Rund um dieses großartige Gebäude in der Form offener Bücher hat sich ein Viertel voller beeindruckender architektonischer Neuschöpfungen entwickelt. Hier begegnet man den größten Namen der internationalen Architekturszene: Norman Foster, Paul Chemetov, Wilmotte & Associés, Christian de Portzamparc, Ricardo Bofill usw. Neben Neubauten und instandgesetzten Fabriken findet man hier Gebäude ganz unterschiedlicher architektonischer Prägung.

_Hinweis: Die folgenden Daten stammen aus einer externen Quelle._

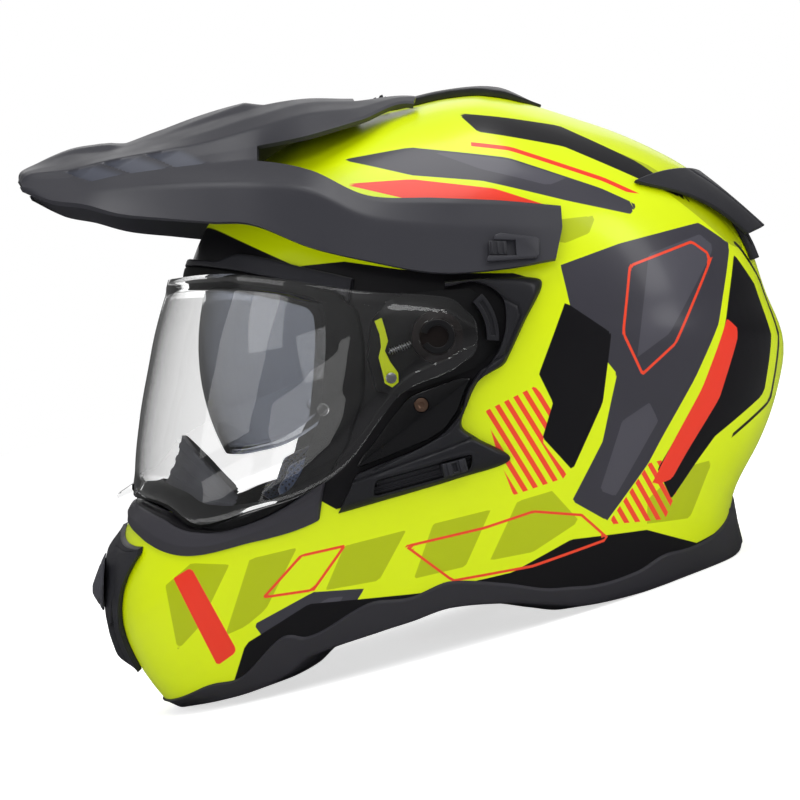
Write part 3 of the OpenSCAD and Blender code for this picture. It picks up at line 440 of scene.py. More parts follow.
    def grid_dir(self, u: Points, v: Points) -> Points:
        """Direction at station u and a share v of the way from eye port to rim.

        Args:
            u: station angles round the eye port, in degrees.
            v: shares of the way from the eye port to the rim.

        Returns:
            The directions.
        """
        near = arc_between(self.eye_dir(u), self.middle_dir(u), np.minimum(1, 2 * v)[..., None])
        far = arc_between(self.middle_dir(u), self.rim_dir(u), np.maximum(0, 2 * v - 1)[..., None])
        return np.where((v < 0.5)[..., None], near, far)


def turned(u: Points) -> Points:
    """Stations brought into -180 to 180."""
    u = np.asarray(u, float)
    return np.where(u > 180, u - 360, np.where(u < -180, u + 360, u))


STANCE = Stance()
FORM = ShellForm()


# Meshes from grids


def sheet_faces(shape: tuple[int, int], wrap: bool, keep: Optional[Points]) -> Points:
    """Quads of a two-skinned sheet over a grid: outer skin, inner skin and walls.

    Args:
        shape: points along the grid's first and second axis.
        wrap: whether the first axis closes on itself.
        keep: mask of the cells that are there, or None for all.

    Returns:
        Corner indices, four a row; the outer skin's points come first.
    """
    rows, cols = shape
    cells_u, cells_v = rows - (0 if wrap else 1), cols - 1
    kept = np.ones((cells_u, cells_v), bool) if keep is None else keep
    i, j = grid(np.arange(cells_u), np.arange(cells_v))
    next_i = (i + 1) % rows

    def corner(a: Points, b: Points, layer: int) -> Points:
        """Index of grid point (a, b) on a skin."""
        return a * cols + b + layer * rows * cols

    a, b = corner(i, j, 0), corner(next_i, j, 0)
    c, d = corner(next_i, j + 1, 0), corner(i, j + 1, 0)
    e, f = corner(i, j, 1), corner(next_i, j, 1)
    g, h = corner(next_i, j + 1, 1), corner(i, j + 1, 1)
    ring = np.pad(kept, ((1, 1), (1, 1)))
    if wrap:
        ring[0, 1:-1], ring[-1, 1:-1] = kept[-1], kept[0]
    walls = [
        (~ring[1:-1, :-2], (b, a, e, f)),
        (~ring[1:-1, 2:], (d, c, g, h)),
        (~ring[:-2, 1:-1], (a, d, h, e)),
        (~ring[2:, 1:-1], (c, b, f, g)),
    ]
    parts = [np.stack([a, b, c, d], -1)[kept], np.stack([e, h, g, f], -1)[kept]]
    parts += [np.stack(quad, -1)[kept & open_edge] for open_edge, quad in walls]
    return np.vstack(parts)


def grid_normals(points: Points) -> Points:
    """Unit normals of a grid of points, out of the face that turns i towards j."""
    return unit(np.cross(np.gradient(points, axis=0), np.gradient(points, axis=1)))


def two_skins(
    outer: Points, inner: Points, wrap: bool = False, keep: Optional[Points] = None
) -> tuple[Points, Points]:
    """Points and faces of a sheet between two grids, with sheet_faces' choices."""
    points = np.concatenate([outer.reshape(-1, 3), inner.reshape(-1, 3)])
    return points, sheet_faces(outer.shape[:2], wrap, keep)


def pad_mesh(
    outline: Points, centre: Sequence[float], shares: Points,
    low: Callable[..., Points], high: Callable[..., Points],
) -> tuple[Points, list]:
    """A closed pad on the left flank: rings from a centre out to a side-view outline.

    Args:
        outline: the rim in the side view.
        centre: where the rings shrink to.
        shares: each ring's share of the way out, the last one 1.
        low: half width of the lower skin from x, z and share.
        high: the same for the upper skin.

    Returns:
        Points and faces: both skins with a fan at their centre, and the wall.
    """
    middle, out = np.asarray(centre, float), np.asarray(shares, float)
    ring = middle + out[:, None, None] * (np.asarray(outline) - middle)
    count, rings = len(outline), len(out)
    x, z = ring[..., 0], ring[..., 1]
    skins = []
    for height in (high, low):
        skins.append(np.stack([x, -height(x, z, out[:, None]), z], -1).reshape(-1, 3))
        skins.append([[middle[0], -float(height(middle[0], middle[1], 0.0)), middle[1]]])
    r, k = grid(np.arange(rings - 1), np.arange(count))
    ahead = (k + 1) % count
    quads = np.stack([r * count + k, r * count + ahead, (r + 1) * count + ahead,
                      (r + 1) * count + k], -1).reshape(-1, 4)
    step = rings * count + 1
    faces = quads.tolist() + (quads[:, ::-1] + step).tolist()
    rim = (rings - 1) * count
    for k in range(count):
        ahead = (k + 1) % count
        faces.append([step - 1, ahead, k])
        faces.append([2 * step - 1, step + k, step + ahead])
        faces.append([rim + k, rim + ahead, step + rim + ahead, step + rim + k])
    return np.vstack(skins), faces


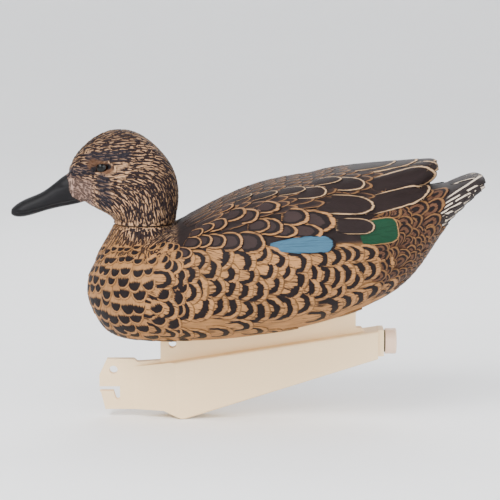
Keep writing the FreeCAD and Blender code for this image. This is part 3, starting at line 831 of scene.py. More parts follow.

Hinter einer Straßenbiegung trifft man plötzlich auf die 1928 von Le Corbusier und Pierre Jeanneret erbaute Maison Planeix. Lassen Sie sich von der kuriosen Silhouette der beiden Les Frigos-Gebäude überraschen, in denen kreative Werkstätten untergebracht sind oder sich die ungewöhnliche Feuerwehrkaserne Caserne des pompiers Masséna ansehen, ein Bauwerk im brutalistischen Stil der 1970er-Jahre.
© Ralf Treinen
Folgen Sie den Spuren des berühmten brasilianischen Architekten, der auch dem Großraum Paris einige Bauwerke hinterlassen hat. Zunächst sollten Sie sich zur Place du Colonel-Fabien begeben, wo ein wunderschön geschwungenes Gebäude sofort alle Blicke auf sich zieht. Das ist der Sitz der französischen kommunistischen Partei (1980).
Weiter nördlich, ganz in der Nähe der berühmten Basilika von Saint-Denis, dürfen Sie sich den ehemaligen Geschäftssitz der Zeitung L’Humanité aus dem Jahr 1987 nicht entgehen lassen. In Bobigny können Sie die Bourse Départementale du Travail (1978) bewundern, und im Osten, in Fontenay-sous-Bois, befinden sich ebenfalls mehrere Bürogebäude von Oscar Niemeyer.